— START EXTRACTED INFORMATION —

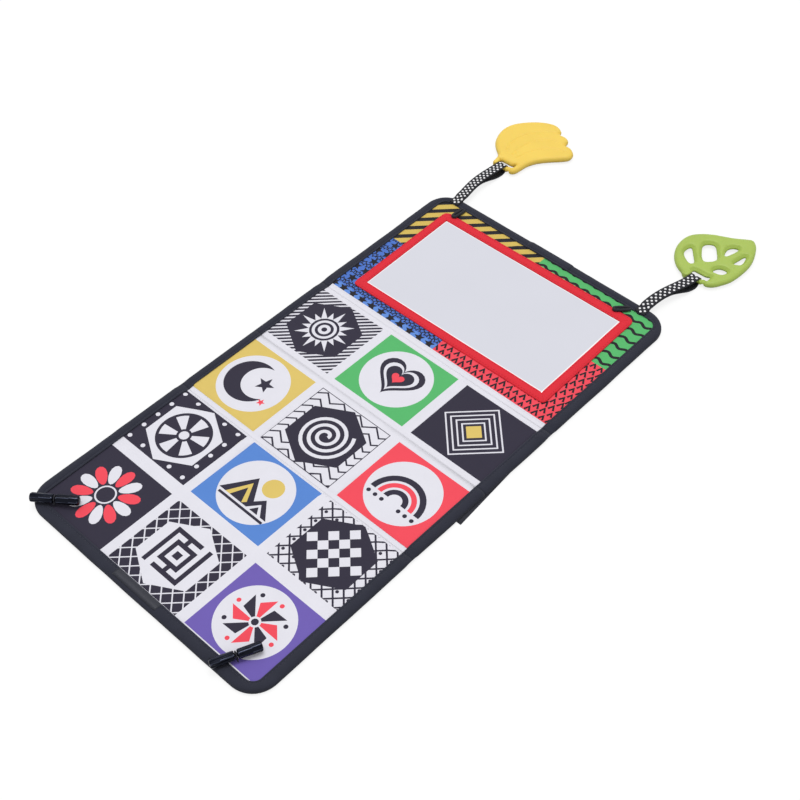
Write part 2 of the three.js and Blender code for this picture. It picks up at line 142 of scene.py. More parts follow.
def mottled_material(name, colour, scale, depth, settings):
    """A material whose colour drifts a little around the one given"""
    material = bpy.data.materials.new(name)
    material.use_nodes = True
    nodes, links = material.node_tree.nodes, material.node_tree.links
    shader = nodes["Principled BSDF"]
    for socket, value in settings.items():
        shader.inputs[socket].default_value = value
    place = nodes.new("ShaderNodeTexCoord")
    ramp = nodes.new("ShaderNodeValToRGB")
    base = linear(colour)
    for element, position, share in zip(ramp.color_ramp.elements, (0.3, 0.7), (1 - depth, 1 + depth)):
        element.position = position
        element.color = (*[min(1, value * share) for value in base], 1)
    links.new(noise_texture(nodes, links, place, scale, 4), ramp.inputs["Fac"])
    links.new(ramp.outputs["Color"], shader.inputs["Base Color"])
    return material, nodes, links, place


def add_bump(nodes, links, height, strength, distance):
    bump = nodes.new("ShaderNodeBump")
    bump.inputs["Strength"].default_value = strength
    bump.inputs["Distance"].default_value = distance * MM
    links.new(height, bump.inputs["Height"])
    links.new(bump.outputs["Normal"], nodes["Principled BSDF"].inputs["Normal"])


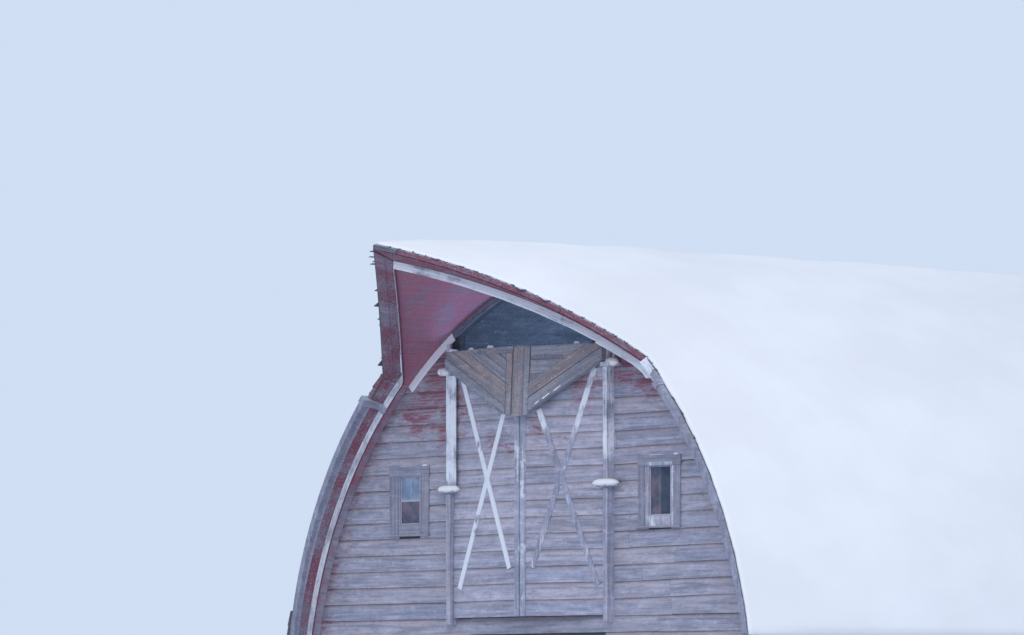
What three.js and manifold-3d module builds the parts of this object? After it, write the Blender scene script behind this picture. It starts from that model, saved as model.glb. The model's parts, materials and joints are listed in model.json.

— END EXTRACTED INFORMATION —

# EXERCISE GOAL:
Please print exactly what appears from the first line of the data through the line with "return material, nodes, links, place", including both of those lines and nothing past them.

# OUTPUT OF THE EXERCISE:
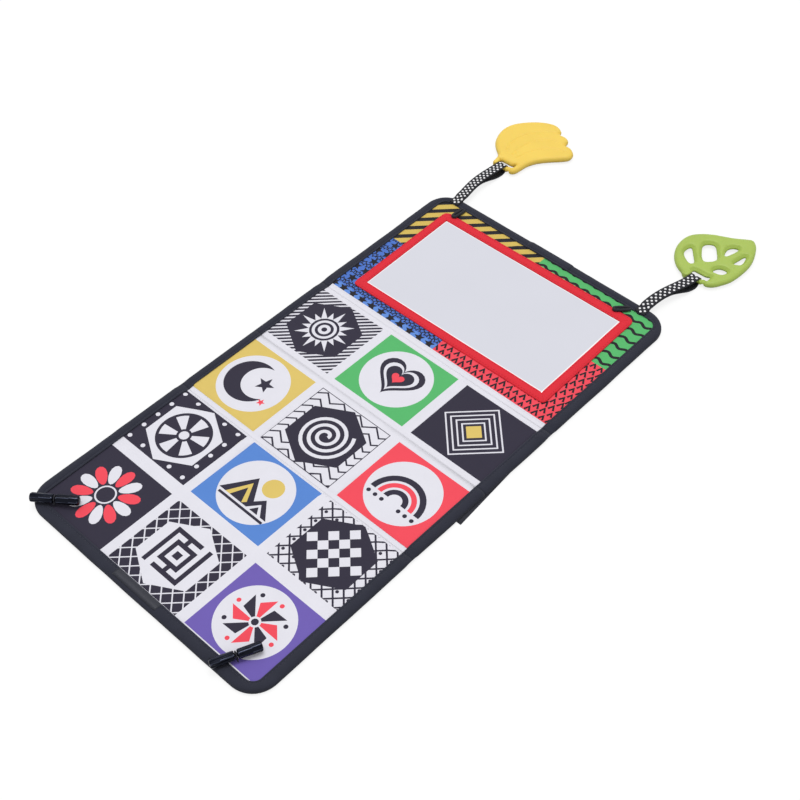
Write part 2 of the three.js and Blender code for this picture. It picks up at line 142 of scene.py. More parts follow.
def mottled_material(name, colour, scale, depth, settings):
    """A material whose colour drifts a little around the one given"""
    material = bpy.data.materials.new(name)
    material.use_nodes = True
    nodes, links = material.node_tree.nodes, material.node_tree.links
    shader = nodes["Principled BSDF"]
    for socket, value in settings.items():
        shader.inputs[socket].default_value = value
    place = nodes.new("ShaderNodeTexCoord")
    ramp = nodes.new("ShaderNodeValToRGB")
    base = linear(colour)
    for element, position, share in zip(ramp.color_ramp.elements, (0.3, 0.7), (1 - depth, 1 + depth)):
        element.position = position
        element.color = (*[min(1, value * share) for value in base], 1)
    links.new(noise_texture(nodes, links, place, scale, 4), ramp.inputs["Fac"])
    links.new(ramp.outputs["Color"], shader.inputs["Base Color"])
    return material, nodes, links, place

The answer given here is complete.